* Data lines:
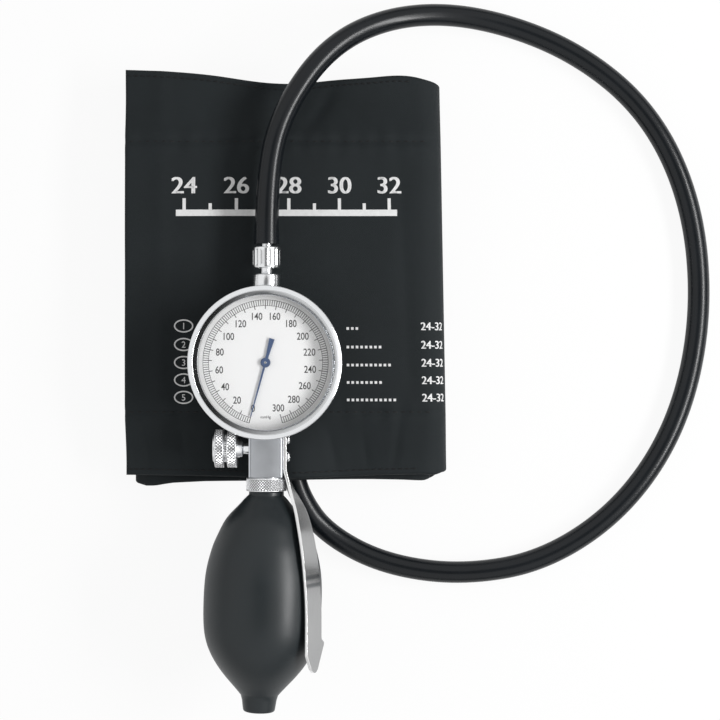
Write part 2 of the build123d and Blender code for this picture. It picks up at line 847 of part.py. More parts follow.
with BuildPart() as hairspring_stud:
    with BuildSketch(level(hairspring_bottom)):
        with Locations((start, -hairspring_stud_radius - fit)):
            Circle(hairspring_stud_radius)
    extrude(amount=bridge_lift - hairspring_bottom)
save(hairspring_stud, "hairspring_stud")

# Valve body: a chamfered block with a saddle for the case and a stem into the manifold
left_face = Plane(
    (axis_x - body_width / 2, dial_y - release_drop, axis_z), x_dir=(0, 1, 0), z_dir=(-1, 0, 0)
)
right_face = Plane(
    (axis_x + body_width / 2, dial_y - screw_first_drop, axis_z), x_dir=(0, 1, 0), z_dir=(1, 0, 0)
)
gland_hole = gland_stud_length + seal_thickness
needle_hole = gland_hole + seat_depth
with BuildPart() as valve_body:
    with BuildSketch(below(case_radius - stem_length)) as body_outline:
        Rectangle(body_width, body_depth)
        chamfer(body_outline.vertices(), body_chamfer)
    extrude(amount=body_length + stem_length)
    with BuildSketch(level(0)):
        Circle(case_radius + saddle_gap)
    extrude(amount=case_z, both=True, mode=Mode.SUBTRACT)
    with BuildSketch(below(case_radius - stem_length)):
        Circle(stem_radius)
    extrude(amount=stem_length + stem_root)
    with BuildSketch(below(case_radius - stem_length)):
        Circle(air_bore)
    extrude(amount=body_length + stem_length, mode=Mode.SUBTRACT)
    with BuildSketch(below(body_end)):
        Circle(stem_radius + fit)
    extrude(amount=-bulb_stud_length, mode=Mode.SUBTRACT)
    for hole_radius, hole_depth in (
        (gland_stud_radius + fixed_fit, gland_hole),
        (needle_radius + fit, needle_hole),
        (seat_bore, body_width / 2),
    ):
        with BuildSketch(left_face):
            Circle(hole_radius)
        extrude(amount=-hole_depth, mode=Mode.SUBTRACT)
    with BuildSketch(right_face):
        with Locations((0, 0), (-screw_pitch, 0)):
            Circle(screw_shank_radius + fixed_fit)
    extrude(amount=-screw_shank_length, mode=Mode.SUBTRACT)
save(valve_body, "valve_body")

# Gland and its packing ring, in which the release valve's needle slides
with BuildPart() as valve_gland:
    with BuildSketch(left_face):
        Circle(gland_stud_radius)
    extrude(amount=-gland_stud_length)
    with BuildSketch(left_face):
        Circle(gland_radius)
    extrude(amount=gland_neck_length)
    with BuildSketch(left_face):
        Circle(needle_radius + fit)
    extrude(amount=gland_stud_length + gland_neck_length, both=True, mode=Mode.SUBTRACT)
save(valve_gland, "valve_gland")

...

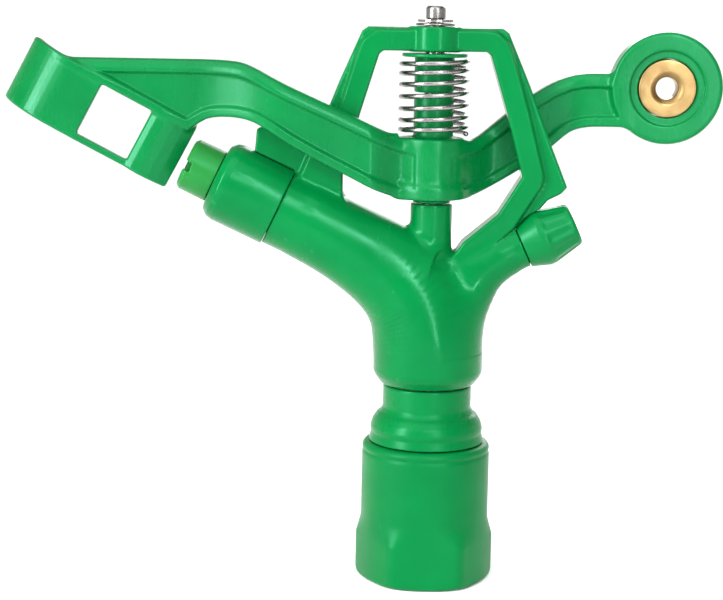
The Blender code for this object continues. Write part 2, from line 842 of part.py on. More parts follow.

* Written instruction: Look above for lines with the word "follow" and copy them all.

* Response to the exercise:
Write part 2 of the build123d and Blender code for this picture. It picks up at line 847 of part.py. More parts follow.
The Blender code for this object continues. Write part 2, from line 842 of part.py on. More parts follow.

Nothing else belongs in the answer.